Friday, May 30, 2014

HA: Island hopper or long haul?

Update 5/30/2014: HA lost momentum, declining from the opening bell, although it did stage an afternoon recovery of sorts that at least brought the price back above the 20-day price channel, preserving the bull signal.

I've movfed HA to the Watchlist and shall consider it for later entry if it moves above today's high, $15.87.

Hawaiian Holdings Inc. (HA), a small-cap company that is sole owner of Hawaiian Airlines, has a dual nature.

It is an island hopper in the middle of the Pacific, ensuring that locals from the Big Island or Kaua'i can easily pop over to O'ahu for a glorious day of shopping.

It is also a long-haul airline carrying tourists and business people between the islands and the U.S. mainland and Asia.

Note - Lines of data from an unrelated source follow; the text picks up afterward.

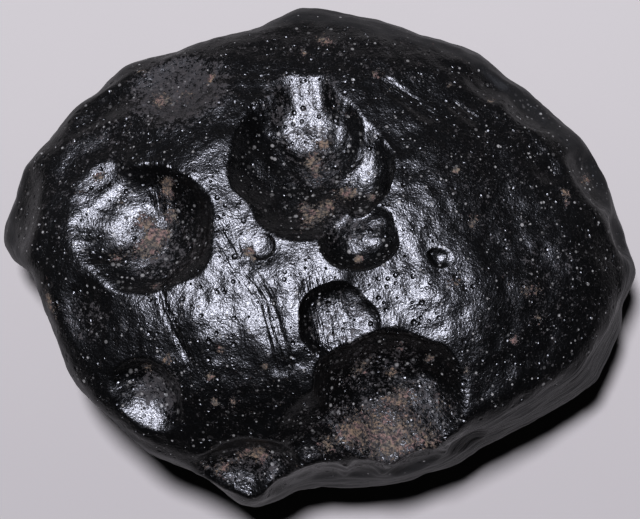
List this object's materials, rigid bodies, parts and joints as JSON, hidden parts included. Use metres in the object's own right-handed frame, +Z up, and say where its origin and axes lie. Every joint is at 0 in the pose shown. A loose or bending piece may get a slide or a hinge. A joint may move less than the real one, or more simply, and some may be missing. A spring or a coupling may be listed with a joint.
{
  "type": "tektite",
  "caption": "Domed oval lump of black natural glass with deep compound bubble pits on top, scalloped rim and a flattened patch to lie on.",
  "frame": {"origin": "on the surface the stone lies on, under the middle of its bounding box", "axes": "+X along the longest way through the stone, +Y across it, +Z up through the pitted face; the deep compound pit is toward +Y and the wide lower pit toward -Y"},
  "size_m": [0.046, 0.0364, 0.0207],
  "materials": {
    "tektite_glass": "satin"
  },
  "bodies": {
    "root": {"tektite": "tektite_glass"}
  },
  "joints": []
}
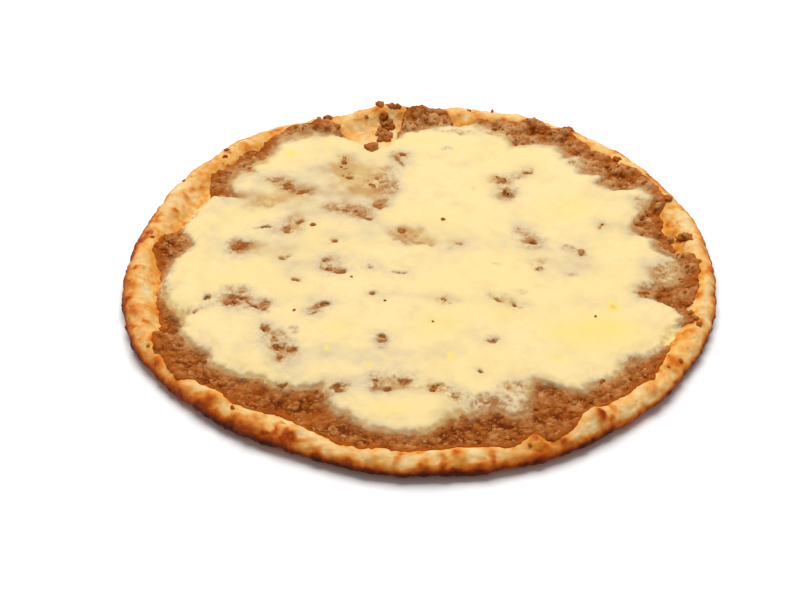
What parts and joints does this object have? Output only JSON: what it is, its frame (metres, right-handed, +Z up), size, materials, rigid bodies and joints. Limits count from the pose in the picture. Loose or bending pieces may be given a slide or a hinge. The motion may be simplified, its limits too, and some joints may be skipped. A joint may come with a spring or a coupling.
{
  "type": "sausage manakish",
  "caption": "Round baked flatbread with a raised, blistered rim, spread with minced sausage under a ragged sheet of melted white cheese.",
  "frame": {"origin": "middle of the flat base, on the surface that it rests on", "axes": "+Z up through the toppings; -Y is the side that is nearest in the picture"},
  "size_m": [0.2808, 0.2772, 0.0162],
  "materials": {
    "baked_dough": "dry baked crust, pale gold with toasted orange-brown patches and a dark brown lower edge",
    "cooked_mince": "crumbly grey-brown mince, slightly oily in the hollows",
    "melted_cheese": "satin cream cheese, thin and grey where the meat shows through it, with small yellow patches"
  },
  "bodies": {
    "root": {"flatbread": "baked_dough", "minced_sausage": "cooked_mince", "melted_cheese": "melted_cheese"}
  },
  "joints": []
}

HA as a potential trade shows the same duality:

It has so far escaped the downward hook that many uptrending shares have suffered and so is still in an indisputable uptrend.

That makes it an excellent trade under my shorter-term rules. But the chart and the financials also promise more growth ahead, making it a fine trade under my longer-term rules.

Do I play HA as an island hopper or as a long haul? I'll begin, as always, with ...

The Chart

Elliott wave analysis shows HA in the final wave, 5 {+1}, of an uptrend, wave 3 {+2} that began April 24, 2013 from $5.18. The rise has more than tripled the price.

That rate of rise alone ought to give any trader pause. How much more money can there be out there waiting to pile in?

Yet the wave count clearly places HA in a series of middle waves going up three degrees from the ending wave, which began April 15 from $12.35.

Even with a correction, HA has room to run.

Click on chart to enlarge.
HA 12 years weekly bars (left), 1 year 5 months daily bars (right)
The 2nd wave in the {+2} degree was a sideways correction, of the sort called a Flat in Elliott. Corrective waves tend to alternate, and if this holds true here, the wave 4 {+2} correction following the end of the present wave will be a Zig-Zag, a variety that tends to fall deeper.

Corrective waves also tend to terminate at one of the Fibonacci retracement levels. This is a tendency, not a requirement.

There is no way to estimate where wave 3 {+2} will peak. If today's  high (so far) of $15.87 turns out to be the peak, then a major correction could carry HA down to the 61.8% retracement level, at $8.33.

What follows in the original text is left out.